The request →
In the entries below, find the line containing "hide_parts(name)". Copy it and all lines after it, exactly, through the end.

-- begin --

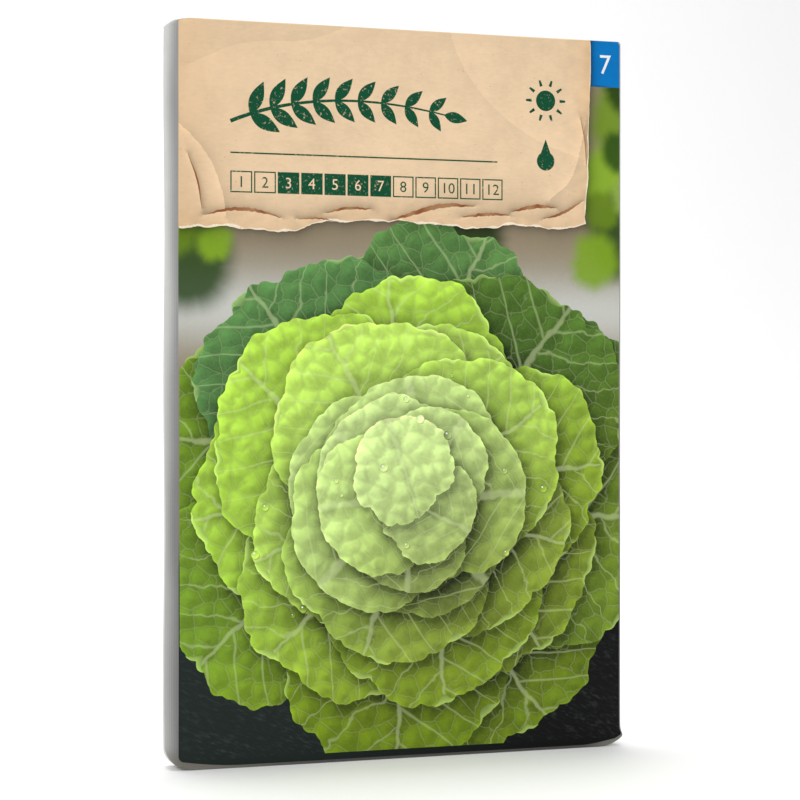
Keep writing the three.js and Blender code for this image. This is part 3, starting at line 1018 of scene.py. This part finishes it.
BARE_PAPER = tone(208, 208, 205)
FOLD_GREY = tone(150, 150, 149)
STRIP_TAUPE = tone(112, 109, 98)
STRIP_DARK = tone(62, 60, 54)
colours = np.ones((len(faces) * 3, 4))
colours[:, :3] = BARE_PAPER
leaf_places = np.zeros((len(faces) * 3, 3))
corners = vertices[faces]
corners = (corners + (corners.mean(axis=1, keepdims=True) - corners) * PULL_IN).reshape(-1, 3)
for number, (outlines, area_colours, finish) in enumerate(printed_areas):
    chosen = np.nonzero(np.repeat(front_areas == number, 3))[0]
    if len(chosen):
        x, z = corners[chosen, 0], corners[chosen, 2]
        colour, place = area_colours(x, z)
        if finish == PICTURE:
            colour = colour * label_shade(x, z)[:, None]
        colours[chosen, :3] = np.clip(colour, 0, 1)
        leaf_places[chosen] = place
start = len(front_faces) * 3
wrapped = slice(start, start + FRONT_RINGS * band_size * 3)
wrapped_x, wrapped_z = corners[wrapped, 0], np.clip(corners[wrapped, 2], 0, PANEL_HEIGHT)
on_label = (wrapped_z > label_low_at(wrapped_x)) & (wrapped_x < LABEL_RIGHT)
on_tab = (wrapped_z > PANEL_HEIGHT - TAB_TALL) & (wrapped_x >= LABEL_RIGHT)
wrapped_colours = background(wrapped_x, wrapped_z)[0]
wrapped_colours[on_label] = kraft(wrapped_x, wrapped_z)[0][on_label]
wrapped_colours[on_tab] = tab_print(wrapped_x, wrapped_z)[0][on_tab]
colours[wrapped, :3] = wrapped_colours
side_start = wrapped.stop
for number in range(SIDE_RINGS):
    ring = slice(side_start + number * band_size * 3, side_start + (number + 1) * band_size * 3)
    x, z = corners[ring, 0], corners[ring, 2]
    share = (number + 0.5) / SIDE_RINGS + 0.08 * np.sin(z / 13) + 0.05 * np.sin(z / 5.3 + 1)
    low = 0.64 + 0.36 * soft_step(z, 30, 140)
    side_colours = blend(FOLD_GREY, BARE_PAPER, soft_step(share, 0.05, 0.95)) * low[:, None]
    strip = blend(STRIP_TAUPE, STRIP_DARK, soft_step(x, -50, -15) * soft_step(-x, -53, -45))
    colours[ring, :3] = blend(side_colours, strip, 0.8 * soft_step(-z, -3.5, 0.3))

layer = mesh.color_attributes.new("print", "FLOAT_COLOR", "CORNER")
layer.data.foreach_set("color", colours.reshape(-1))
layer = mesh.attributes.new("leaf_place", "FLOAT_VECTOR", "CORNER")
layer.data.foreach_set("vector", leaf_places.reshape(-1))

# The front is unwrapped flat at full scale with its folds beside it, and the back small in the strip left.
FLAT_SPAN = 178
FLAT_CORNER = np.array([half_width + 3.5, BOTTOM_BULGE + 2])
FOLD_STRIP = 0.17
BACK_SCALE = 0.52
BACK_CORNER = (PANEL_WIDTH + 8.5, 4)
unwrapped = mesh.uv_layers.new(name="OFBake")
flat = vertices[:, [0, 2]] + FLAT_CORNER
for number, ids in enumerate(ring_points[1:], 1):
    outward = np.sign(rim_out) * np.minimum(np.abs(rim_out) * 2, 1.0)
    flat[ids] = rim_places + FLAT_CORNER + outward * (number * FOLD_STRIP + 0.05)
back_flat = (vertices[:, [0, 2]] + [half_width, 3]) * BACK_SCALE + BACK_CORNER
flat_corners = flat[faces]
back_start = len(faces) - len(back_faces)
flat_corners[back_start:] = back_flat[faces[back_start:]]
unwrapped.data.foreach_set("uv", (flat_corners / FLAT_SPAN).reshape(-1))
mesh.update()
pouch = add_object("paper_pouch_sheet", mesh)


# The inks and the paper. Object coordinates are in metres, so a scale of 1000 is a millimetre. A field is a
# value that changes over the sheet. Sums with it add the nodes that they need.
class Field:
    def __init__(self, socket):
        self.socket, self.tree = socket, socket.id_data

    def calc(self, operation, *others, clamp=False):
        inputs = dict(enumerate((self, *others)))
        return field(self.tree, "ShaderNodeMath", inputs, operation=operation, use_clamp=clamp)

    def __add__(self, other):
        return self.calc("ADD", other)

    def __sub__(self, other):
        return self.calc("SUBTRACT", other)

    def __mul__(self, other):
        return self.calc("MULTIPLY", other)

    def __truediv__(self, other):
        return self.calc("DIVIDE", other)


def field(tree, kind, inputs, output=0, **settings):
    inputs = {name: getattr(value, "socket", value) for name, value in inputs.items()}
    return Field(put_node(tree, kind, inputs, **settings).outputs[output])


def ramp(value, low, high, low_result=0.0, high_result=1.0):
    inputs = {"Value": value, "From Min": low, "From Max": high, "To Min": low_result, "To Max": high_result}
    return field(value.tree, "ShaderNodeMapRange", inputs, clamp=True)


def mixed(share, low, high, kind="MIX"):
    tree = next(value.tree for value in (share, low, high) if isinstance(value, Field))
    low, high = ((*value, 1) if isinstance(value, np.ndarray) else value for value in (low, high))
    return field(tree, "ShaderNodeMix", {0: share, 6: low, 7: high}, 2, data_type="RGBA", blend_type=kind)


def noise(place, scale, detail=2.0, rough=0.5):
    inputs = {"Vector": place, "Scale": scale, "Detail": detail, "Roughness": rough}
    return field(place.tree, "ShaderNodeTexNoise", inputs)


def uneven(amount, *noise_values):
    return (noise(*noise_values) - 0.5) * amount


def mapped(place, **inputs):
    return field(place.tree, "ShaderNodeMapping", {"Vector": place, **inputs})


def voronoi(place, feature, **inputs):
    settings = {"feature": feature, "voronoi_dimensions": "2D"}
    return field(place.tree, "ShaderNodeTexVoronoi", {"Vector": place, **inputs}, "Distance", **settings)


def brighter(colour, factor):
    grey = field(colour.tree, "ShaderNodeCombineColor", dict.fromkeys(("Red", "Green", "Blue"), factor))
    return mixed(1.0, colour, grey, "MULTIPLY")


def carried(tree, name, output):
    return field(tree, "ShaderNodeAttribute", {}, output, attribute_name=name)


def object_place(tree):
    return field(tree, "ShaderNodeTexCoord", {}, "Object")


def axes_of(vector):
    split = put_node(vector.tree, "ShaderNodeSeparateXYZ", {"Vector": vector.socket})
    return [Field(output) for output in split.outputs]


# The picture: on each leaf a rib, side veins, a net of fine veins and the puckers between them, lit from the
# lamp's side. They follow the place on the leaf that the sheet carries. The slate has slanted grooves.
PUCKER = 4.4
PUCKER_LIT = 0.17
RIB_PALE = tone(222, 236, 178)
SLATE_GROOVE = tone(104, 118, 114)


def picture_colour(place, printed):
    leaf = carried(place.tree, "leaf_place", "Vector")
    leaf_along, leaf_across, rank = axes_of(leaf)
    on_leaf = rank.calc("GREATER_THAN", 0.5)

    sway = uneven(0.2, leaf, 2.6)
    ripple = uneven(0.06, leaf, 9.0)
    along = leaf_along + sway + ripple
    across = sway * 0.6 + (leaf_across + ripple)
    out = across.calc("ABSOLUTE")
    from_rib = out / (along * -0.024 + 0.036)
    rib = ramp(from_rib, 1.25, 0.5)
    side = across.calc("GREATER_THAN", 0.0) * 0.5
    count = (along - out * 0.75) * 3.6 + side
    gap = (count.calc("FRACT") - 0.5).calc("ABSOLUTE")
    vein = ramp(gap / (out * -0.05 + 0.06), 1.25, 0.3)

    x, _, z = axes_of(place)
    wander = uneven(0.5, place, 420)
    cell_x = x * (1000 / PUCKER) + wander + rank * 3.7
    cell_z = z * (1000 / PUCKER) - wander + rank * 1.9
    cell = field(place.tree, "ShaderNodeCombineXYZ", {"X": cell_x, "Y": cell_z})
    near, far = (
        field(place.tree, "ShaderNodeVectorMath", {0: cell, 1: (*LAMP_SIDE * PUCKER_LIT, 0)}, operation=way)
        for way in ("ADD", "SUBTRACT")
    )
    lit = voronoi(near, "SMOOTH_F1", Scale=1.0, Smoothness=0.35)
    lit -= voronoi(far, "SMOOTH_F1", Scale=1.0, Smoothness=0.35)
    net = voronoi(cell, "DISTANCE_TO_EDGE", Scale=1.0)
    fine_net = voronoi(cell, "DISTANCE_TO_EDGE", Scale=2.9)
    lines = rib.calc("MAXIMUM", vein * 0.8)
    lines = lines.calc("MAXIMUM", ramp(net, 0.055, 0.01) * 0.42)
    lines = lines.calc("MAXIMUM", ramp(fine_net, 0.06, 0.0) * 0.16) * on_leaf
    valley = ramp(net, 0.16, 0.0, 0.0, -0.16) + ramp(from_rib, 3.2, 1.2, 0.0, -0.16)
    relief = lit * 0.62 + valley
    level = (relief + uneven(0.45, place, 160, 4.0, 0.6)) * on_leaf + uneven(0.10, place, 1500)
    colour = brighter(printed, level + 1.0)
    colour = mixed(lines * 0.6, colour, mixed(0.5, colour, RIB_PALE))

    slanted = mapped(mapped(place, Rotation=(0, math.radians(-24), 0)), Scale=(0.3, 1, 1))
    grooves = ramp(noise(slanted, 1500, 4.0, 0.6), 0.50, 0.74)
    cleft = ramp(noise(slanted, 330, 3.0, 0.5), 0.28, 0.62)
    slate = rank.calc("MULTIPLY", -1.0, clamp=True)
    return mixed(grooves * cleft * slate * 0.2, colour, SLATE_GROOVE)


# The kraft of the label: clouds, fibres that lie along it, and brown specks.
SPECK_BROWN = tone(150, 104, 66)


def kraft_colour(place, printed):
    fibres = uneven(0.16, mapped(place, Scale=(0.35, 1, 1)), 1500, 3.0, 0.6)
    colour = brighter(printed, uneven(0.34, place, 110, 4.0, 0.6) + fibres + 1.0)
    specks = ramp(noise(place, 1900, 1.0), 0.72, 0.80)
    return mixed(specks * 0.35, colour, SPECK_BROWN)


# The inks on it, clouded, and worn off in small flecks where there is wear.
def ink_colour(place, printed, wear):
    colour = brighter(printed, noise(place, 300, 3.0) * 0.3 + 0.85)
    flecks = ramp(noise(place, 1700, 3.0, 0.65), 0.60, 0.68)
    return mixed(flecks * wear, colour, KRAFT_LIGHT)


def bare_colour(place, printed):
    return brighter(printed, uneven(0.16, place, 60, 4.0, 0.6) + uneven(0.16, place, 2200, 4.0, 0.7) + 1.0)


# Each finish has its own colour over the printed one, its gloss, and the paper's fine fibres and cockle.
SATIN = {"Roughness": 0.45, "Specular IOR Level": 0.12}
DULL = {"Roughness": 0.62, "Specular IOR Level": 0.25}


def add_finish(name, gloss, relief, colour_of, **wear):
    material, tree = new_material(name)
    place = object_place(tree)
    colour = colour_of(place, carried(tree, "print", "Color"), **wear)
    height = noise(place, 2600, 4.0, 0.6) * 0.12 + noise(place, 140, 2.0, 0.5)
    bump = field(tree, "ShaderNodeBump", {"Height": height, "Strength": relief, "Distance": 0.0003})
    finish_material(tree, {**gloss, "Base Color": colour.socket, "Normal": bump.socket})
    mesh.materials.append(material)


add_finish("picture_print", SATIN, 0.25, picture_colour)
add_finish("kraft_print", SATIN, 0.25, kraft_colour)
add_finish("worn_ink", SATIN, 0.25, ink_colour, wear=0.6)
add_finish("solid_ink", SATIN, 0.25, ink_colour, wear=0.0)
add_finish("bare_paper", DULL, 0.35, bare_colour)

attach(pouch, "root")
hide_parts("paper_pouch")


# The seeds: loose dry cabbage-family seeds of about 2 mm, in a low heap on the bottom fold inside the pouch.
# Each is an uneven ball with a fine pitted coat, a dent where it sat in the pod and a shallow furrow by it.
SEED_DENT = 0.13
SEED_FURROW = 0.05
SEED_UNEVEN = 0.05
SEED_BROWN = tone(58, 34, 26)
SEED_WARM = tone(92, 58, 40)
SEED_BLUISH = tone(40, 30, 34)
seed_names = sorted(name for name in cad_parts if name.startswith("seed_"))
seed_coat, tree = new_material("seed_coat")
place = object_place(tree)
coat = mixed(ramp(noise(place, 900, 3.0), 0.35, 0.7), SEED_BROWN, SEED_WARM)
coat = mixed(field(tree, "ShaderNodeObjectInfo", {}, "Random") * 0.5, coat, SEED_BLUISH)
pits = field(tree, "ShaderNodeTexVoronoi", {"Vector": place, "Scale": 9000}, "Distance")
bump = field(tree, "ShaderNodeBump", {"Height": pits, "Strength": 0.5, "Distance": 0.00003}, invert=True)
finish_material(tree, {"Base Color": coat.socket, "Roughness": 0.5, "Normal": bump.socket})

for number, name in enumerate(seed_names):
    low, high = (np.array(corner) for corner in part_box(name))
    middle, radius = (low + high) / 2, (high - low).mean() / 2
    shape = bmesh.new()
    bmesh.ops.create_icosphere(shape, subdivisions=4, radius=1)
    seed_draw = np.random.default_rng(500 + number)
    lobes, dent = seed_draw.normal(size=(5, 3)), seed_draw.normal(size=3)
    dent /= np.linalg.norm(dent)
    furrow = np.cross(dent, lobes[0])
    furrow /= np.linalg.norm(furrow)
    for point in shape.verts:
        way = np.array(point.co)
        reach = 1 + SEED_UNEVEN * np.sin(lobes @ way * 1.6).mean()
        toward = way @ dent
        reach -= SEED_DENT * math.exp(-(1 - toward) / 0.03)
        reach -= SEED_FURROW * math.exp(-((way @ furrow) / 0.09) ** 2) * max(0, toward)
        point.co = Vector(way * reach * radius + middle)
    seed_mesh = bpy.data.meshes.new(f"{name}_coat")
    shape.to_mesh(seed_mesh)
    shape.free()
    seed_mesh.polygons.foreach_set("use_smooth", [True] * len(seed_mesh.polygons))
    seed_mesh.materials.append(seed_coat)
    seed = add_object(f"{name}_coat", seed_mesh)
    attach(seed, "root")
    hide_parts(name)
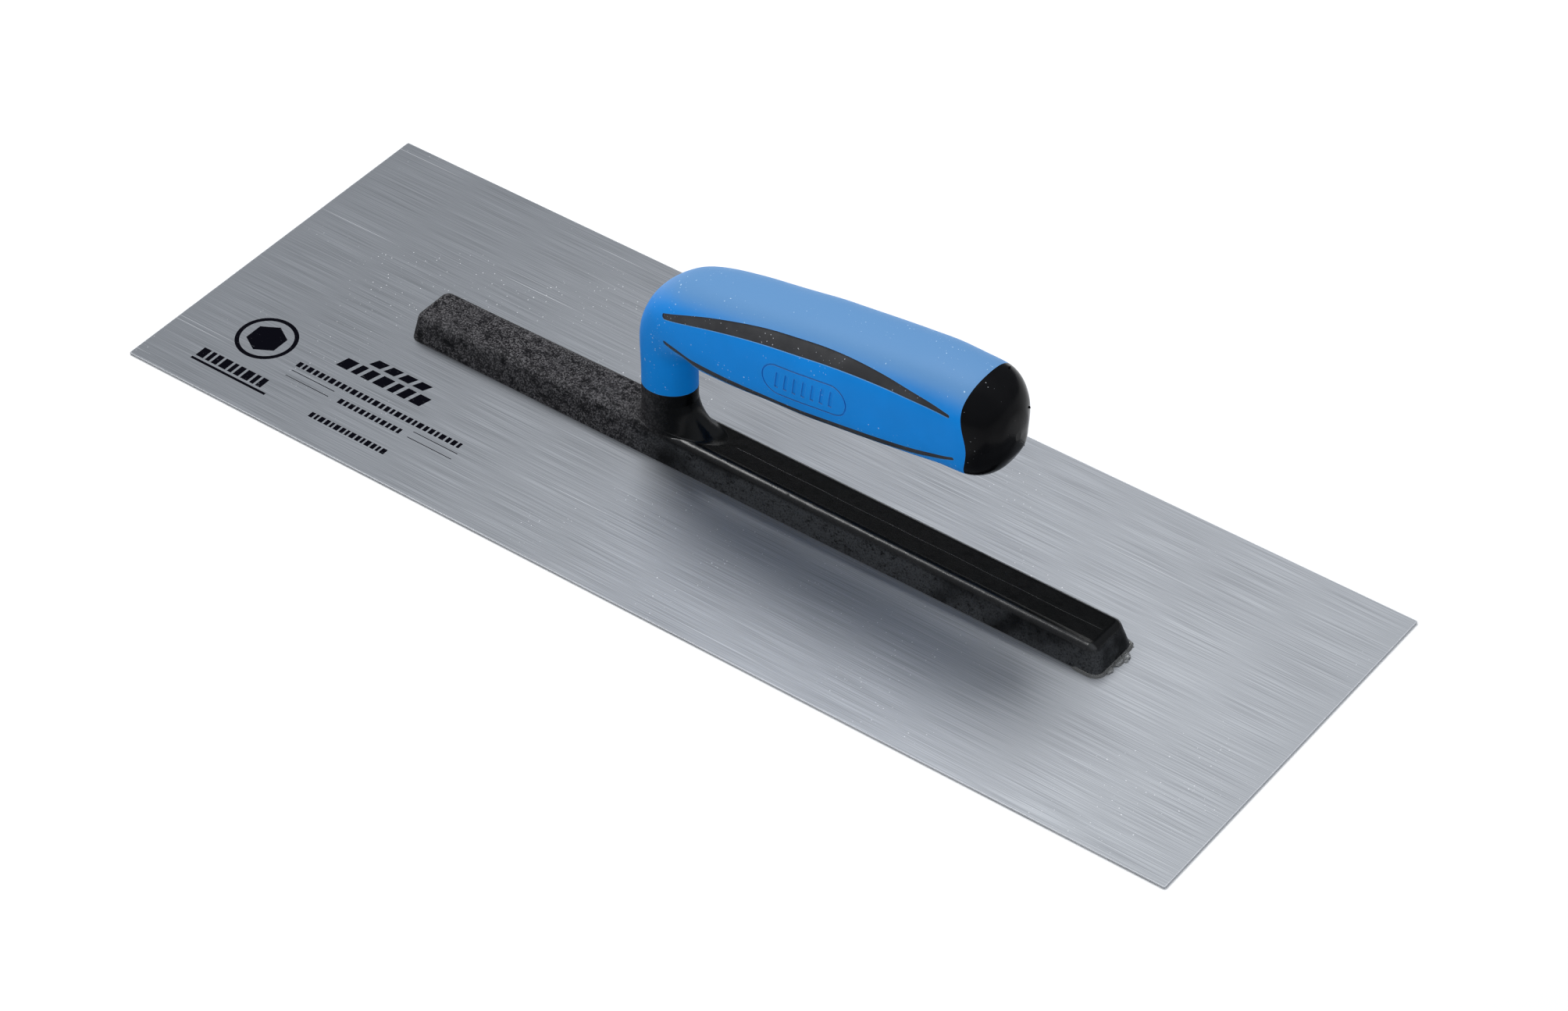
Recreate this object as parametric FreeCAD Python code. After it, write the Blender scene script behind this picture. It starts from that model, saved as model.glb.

-- end --

Complete output →
    hide_parts(name)
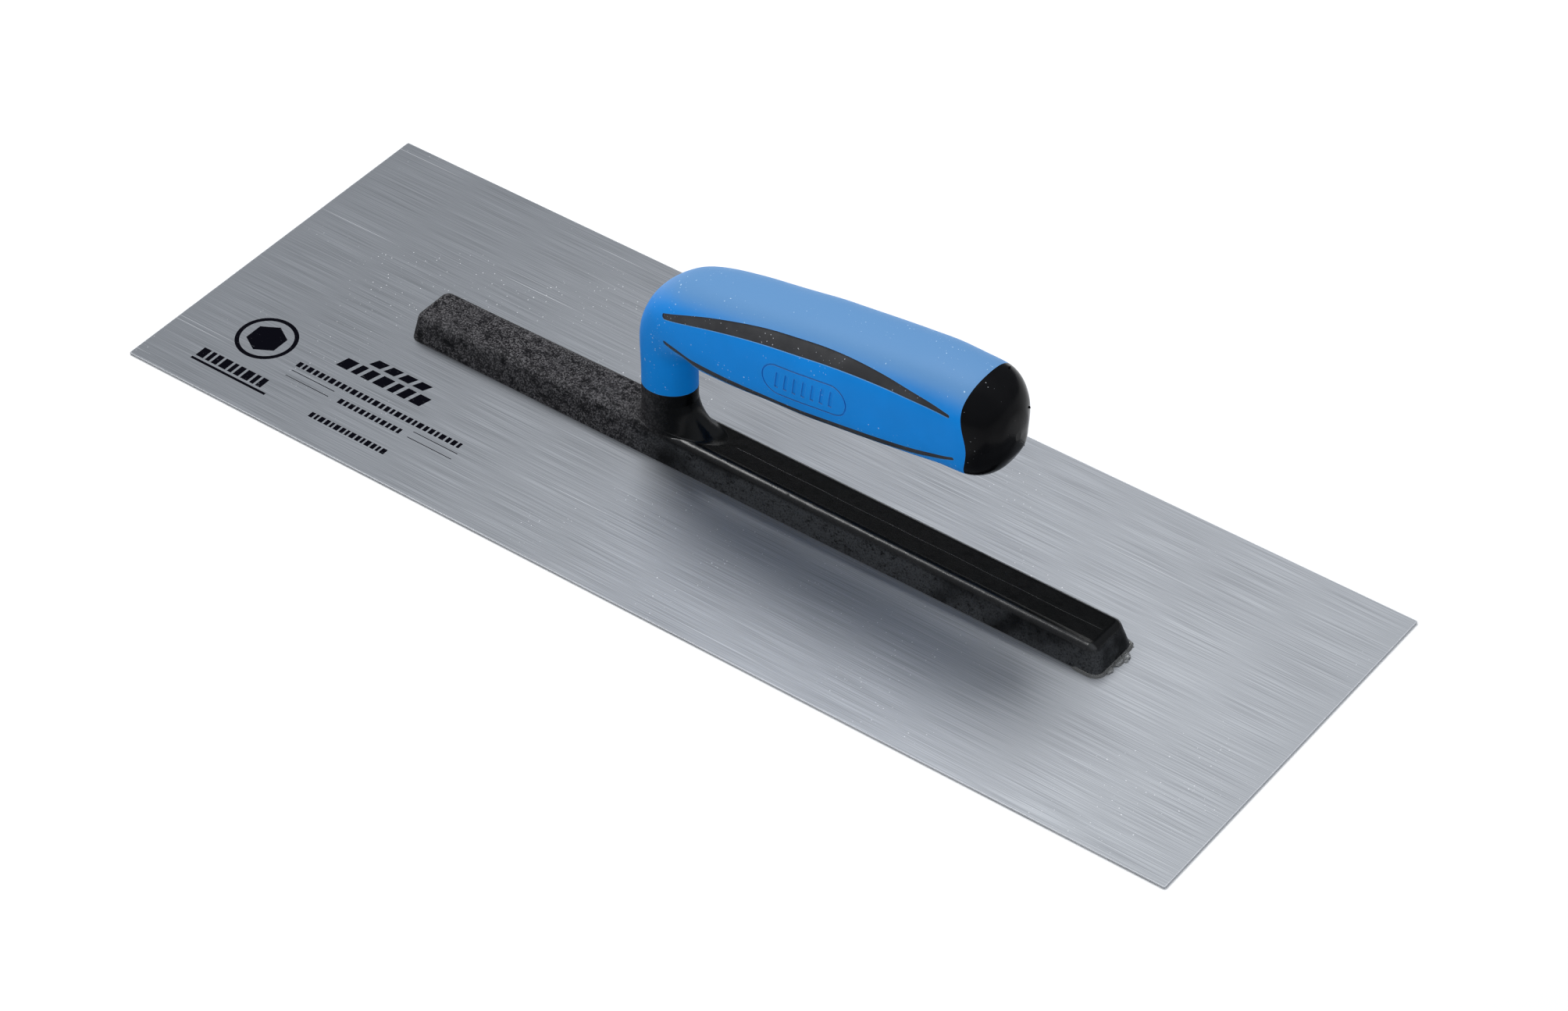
Recreate this object as parametric FreeCAD Python code. After it, write the Blender scene script behind this picture. It starts from that model, saved as model.glb.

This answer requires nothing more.